Configured with: ../configure --enable-bootstrap --enable-languages=c,c++,fortran,objc,obj-c++,ada,go,d,lto --prefix=/usr --mandir=/usr/share/man --infodir=/usr/share/info --with-bugurl=http://bugzilla.redhat.com/bugzilla --enable-shared --enable-threads=posix --enable-checking=release --enable-multilib --with-system-zlib --enable-__cxa_atexit --disable-libunwind-exceptions --enable-gnu-unique-object --enable-linker-build-id --with-gcc-major-version-only --with-linker-hash-style=gnu --enable-plugin --enable-initfini-array --with-isl --libdir=/usr/lib64 --enable-offload-targets=nvptx-none --without-cuda-driver --enable-gnu-indirect-function --enable-cet --with-tune=generic --with-arch_32=i686 --build=x86_64-redhat-linux



in particular --libdir and --libexec, I rarely use rpath.
 
By default both --libdir and --libexec build themselves relative to --prefix, so I doubt that's it. The ./configure example above would be fine if I was installing a system copy, as libtool will take care of all that automagically by itself. My issue is that I'm trying to compile it in a non-standard location without root access.

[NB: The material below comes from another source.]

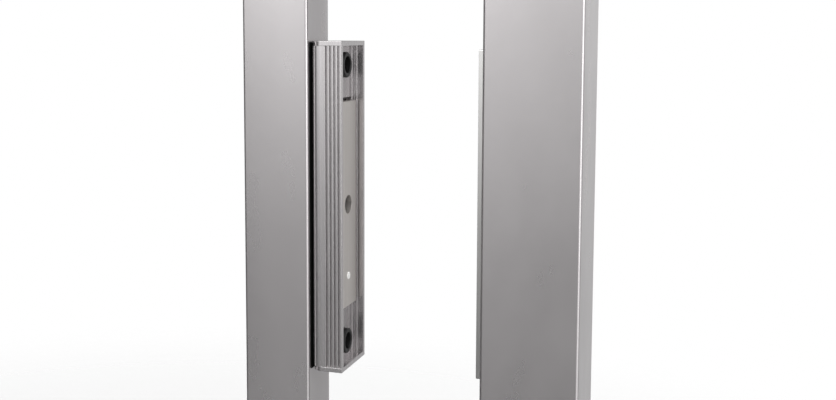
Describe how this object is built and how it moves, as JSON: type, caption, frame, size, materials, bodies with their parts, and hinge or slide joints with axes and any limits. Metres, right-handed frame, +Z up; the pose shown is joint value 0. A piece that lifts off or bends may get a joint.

More testing is needed, but it looks like setting LD_RUN_PATH while compiling causes it to bake rpath into the binaries correctly. Once I've tested some more, I'll confirm here and mark the topic resolved.
 
AHA! I think I found the root of my problems! Digging through the documentation for gcc, I find these:
--with-stage1-ldflags=flags
This option may be used to set linker flags to be used when linking stage 1 of GCC. These are also used when linking GCC if configured with --disable-bootstrap. If --with-stage1-libs is not set to a value, then the default is ‘-static-libstdc++ -static-libgcc’, if supported.
--with-stage1-libs=libs
This option may be used to set libraries to be used when linking stage 1 of GCC. These are also used when linking GCC if configured with --disable-bootstrap.
--with-boot-ldflags=flags
This option may be used to set linker flags to be used when linking stage 2 and later when bootstrapping GCC. If –with-boot-libs is not is set to a value, then the default is ‘-static-libstdc++ -static-libgcc’.
--with-boot-libs=libs
This option may be used to set libraries to be used when linking stage 2 and later when bootstrapping GCC.​

It doesn't say anything anywhere about it, but I can deduce from the existence of these flags that it ignores normal linker flags in environment variables during the build, on the basis that it doesn't have a way to know which stage(s) of the build they're for.